◆ **THE EXERCISE**
Each line below should be reproduced without any alteration.

(Extracted records)

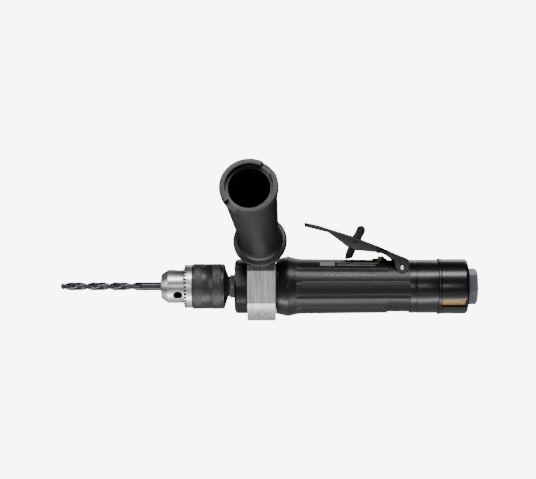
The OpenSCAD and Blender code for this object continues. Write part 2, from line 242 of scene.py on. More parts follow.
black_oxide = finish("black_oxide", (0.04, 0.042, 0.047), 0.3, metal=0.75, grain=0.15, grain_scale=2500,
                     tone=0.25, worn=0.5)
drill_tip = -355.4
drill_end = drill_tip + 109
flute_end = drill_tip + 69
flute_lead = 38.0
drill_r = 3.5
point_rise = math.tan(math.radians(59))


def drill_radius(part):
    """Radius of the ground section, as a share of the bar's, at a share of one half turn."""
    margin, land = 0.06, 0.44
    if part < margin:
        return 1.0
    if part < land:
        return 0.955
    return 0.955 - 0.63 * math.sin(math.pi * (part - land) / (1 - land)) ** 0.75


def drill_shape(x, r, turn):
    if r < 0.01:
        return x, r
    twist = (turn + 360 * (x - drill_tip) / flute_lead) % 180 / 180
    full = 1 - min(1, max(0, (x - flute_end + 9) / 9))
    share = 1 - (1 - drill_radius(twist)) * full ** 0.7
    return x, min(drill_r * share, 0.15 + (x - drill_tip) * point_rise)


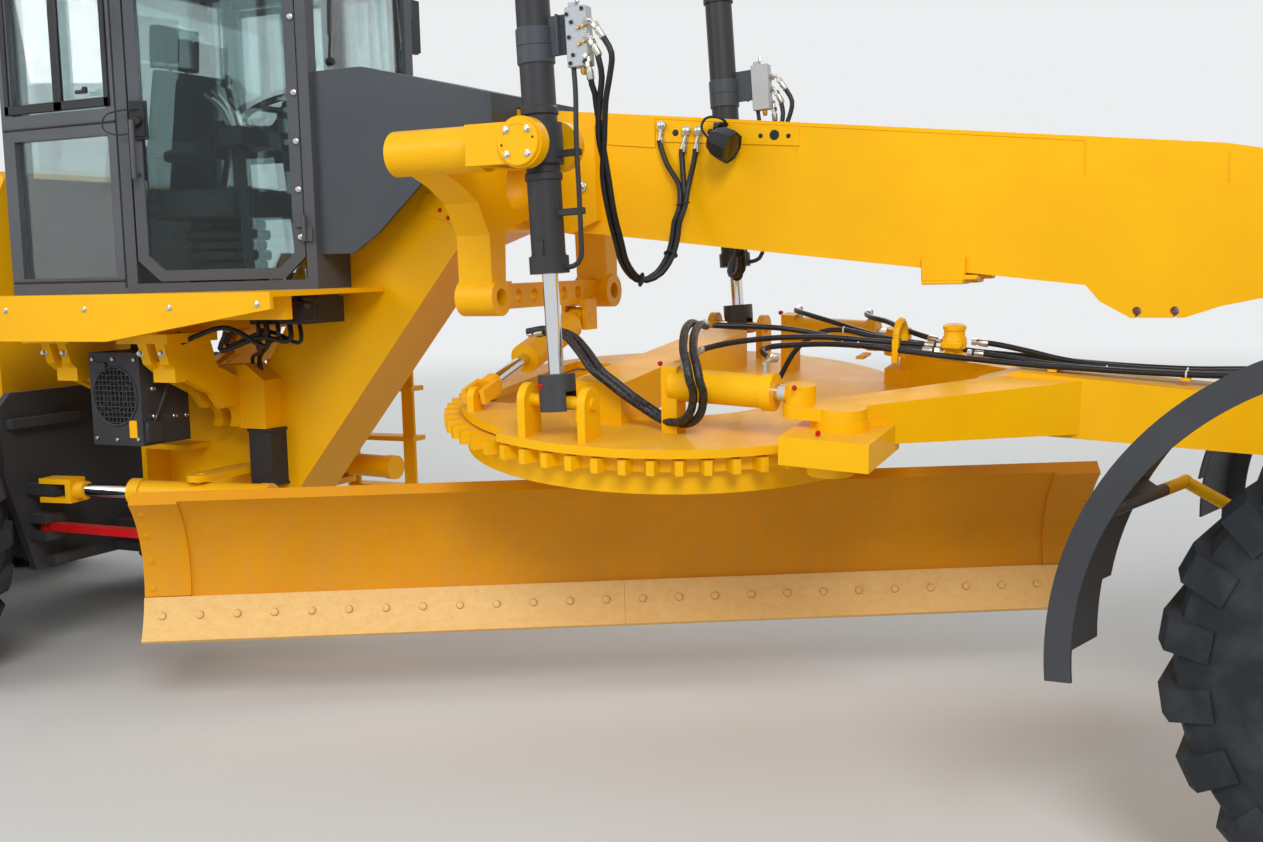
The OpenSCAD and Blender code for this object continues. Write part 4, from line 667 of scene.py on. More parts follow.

◆ **EXERCISE OUTPUT**
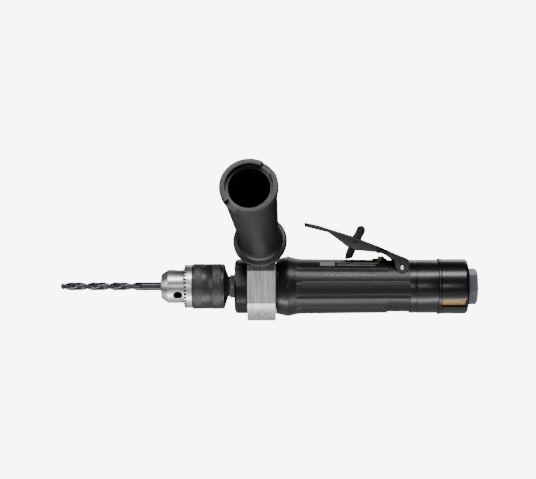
The OpenSCAD and Blender code for this object continues. Write part 2, from line 242 of scene.py on. More parts follow.
black_oxide = finish("black_oxide", (0.04, 0.042, 0.047), 0.3, metal=0.75, grain=0.15, grain_scale=2500,
                     tone=0.25, worn=0.5)
drill_tip = -355.4
drill_end = drill_tip + 109
flute_end = drill_tip + 69
flute_lead = 38.0
drill_r = 3.5
point_rise = math.tan(math.radians(59))


def drill_radius(part):
    """Radius of the ground section, as a share of the bar's, at a share of one half turn."""
    margin, land = 0.06, 0.44
    if part < margin:
        return 1.0
    if part < land:
        return 0.955
    return 0.955 - 0.63 * math.sin(math.pi * (part - land) / (1 - land)) ** 0.75


def drill_shape(x, r, turn):
    if r < 0.01:
        return x, r
    twist = (turn + 360 * (x - drill_tip) / flute_lead) % 180 / 180
    full = 1 - min(1, max(0, (x - flute_end + 9) / 9))
    share = 1 - (1 - drill_radius(twist)) * full ** 0.7
    return x, min(drill_r * share, 0.15 + (x - drill_tip) * point_rise)


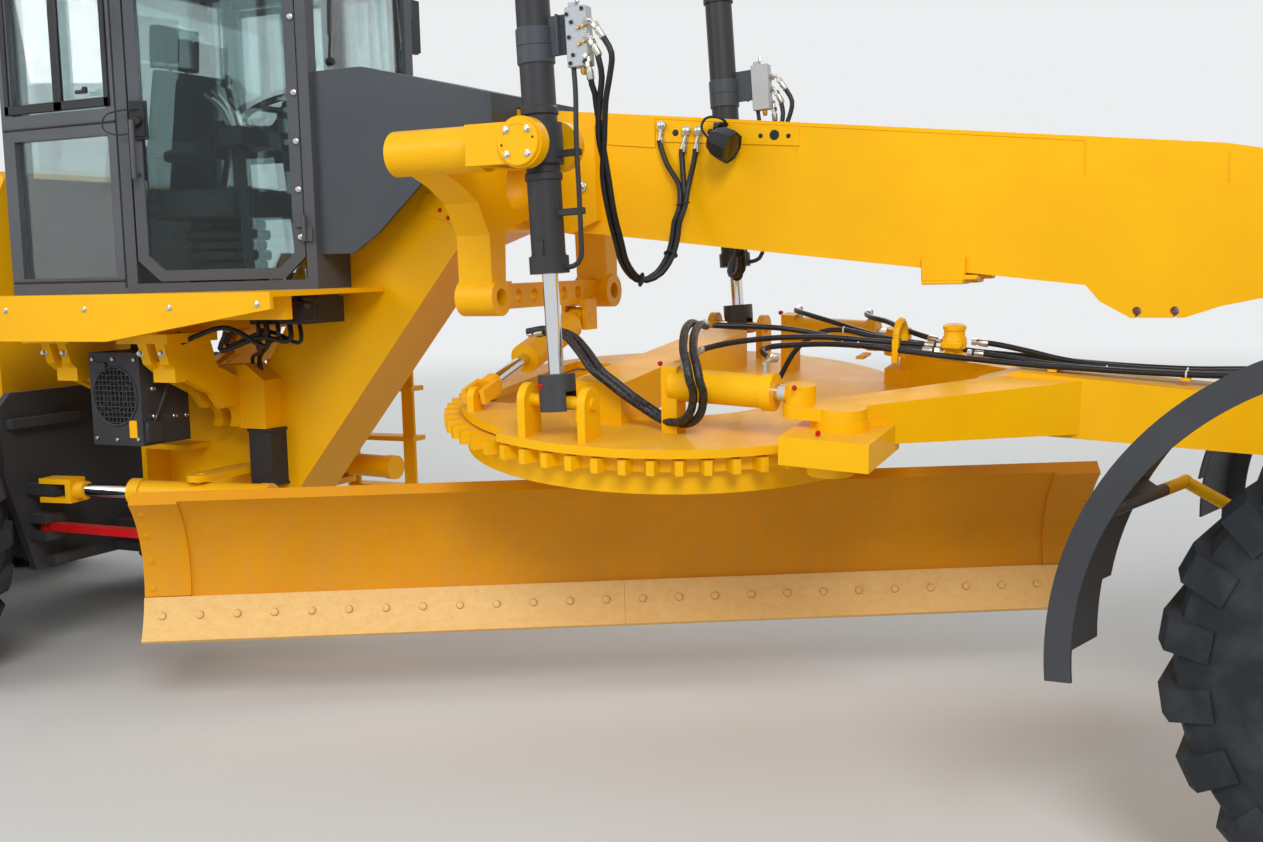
The OpenSCAD and Blender code for this object continues. Write part 4, from line 667 of scene.py on. More parts follow.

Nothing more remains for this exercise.